Les officiers de justice dependant de la Tournelle consistent en un bailli, un procureur fiscal, un greffier, des avocats et procureur postulant attachés au baillage du comté de Château-Chinon; les plaids se tiennent par quinzaine, dans des lieux différents, qui dépendent du ressort des justices; on va par appel au baillage de Saint Pierre le Moutier dans le Nivernois, et de là au parlement de Paris, actuellement au conseil supérieur de Clermont Ferrand.

La Tournelle a droit de grurie et par appel à la table de marbre, quelquefois au bureau de la ville où le prévôt de Paris préside quand il s'agit de faits concernant le commerce des bois destinés pour les approvisionnements de la capitale.

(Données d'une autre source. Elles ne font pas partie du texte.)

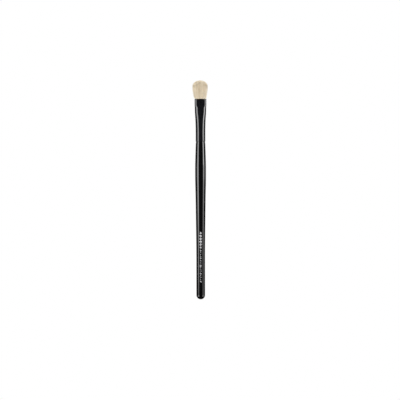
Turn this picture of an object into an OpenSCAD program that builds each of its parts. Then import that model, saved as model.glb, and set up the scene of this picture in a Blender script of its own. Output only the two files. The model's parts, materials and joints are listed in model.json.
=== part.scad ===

Arleuf a 320 feux et environ deux mille âmes; le bourg où est l'église est à 500 toises du château de la Tournelle; la paroisse a une étendue de plus de deux lieues, composée de 30 ou 32 villages: on appelle village en général sept a huit maisons ensemble; il y en a de quatre, même de deux.

Le pays, comme on l'a dit, est extrêmement montueux, les terres assez mauvaises et l'agriculture mal entendue dans les parties que l'on cultive, mais les habitants en sont dédommagés par le travail que leur fournit constamment pendant l'hiver l'exploitation des

forêts, depuis qu'on a trouvé le moyen du flottage; les montagnes fournissent des sources abondantes que l'on rassemble avec soin dans de petits étangs au haut des ravins, qui tous ont une pente forcée vers l'Yonne que l'on appelle dans le pays la grande rivière, et c'est par le secours de ces étangs que l'on donne aux eaux l'impétuosité nécessaire pour l'enlèvement des bois.

Le Morvand a un autre avantage bien plus précieux pour les habitants, et on ne peut pas douter qu'on ne luy doive la population qui s'y trouve; c'est le commerce des bestiaux dont chaque particulier s'occupe, soit par ses propres facultés, soit par le secours des chetels; les deux tiers du pays sont en bois, la moitié de l'autre est en pâturages excellents quoique souvent à my-côte, parce qu'on les arrose avec art, en tirant un parti très intelligent des sources dont presque toutes les côtes de ce pays abondent; l'espèce du bétail est petite mais d'une qualité supérieure et dès que le printemps arrive, il se tient dans beaucoup d'endroits des foires fréquentes qui favorisent ce genre de commerce. Du reste point de débouché, ny de communications établies; la poste ne parvient de Nevers à Château-Chinon que tous les quinze jours, avec incertitude, et par le moyen de messagers que les inconvénients de la saison arrêtent souvent pendant l'hiver; la route d'Autun est plus fréquentée; c'est de cette ville que l'on tire les ressources de la vie et il y a lieu de croire que lorsque la communication projetée de Châlon à Nevers passant par Autun et Château-Chinon sera ouverte en entier, le passage du Nivernois dans la Bourgogne sera fréquenté et mettra le pays du Morvand plus à portée des secours dont il a souvent besoin; cette route n'est encore tracée que par parties; elle ne l'est pas dans les environs de la terre de la Tournelle, et c'est ce qui fait que les sujets de cette terre sont forcés d'aller faire leurs corvées au loin; il est à désirer que Mrs les intendants de Dijon et de Moulins s'entendent pour qu'elle le soit dans toute sa direction afin de pouvoir solliciter l'employ des habitants à portée de leurs foyers.

Il paroît démontré que les cinq sixièmes de ce qui compose le Morvand est en bois ou en pâturages; la partie cultivée ne l'est pas avec attention, dans beaucoup d'endroits; elle ne produit que peu d'orge et de seigle, de l'avoine et du blé noir; on n'y voit point de froment; le paysan fait grand cas de la bouillie d'avoine et de sarrazin, dont il fait sa principale nourriture; on commence aussy depuis quelques temps à faire usage des pommes de terre que l'on appelle truffles; il est important que la culture de ce légume puisse s'étendre par les ressources qu'elle peut procurer.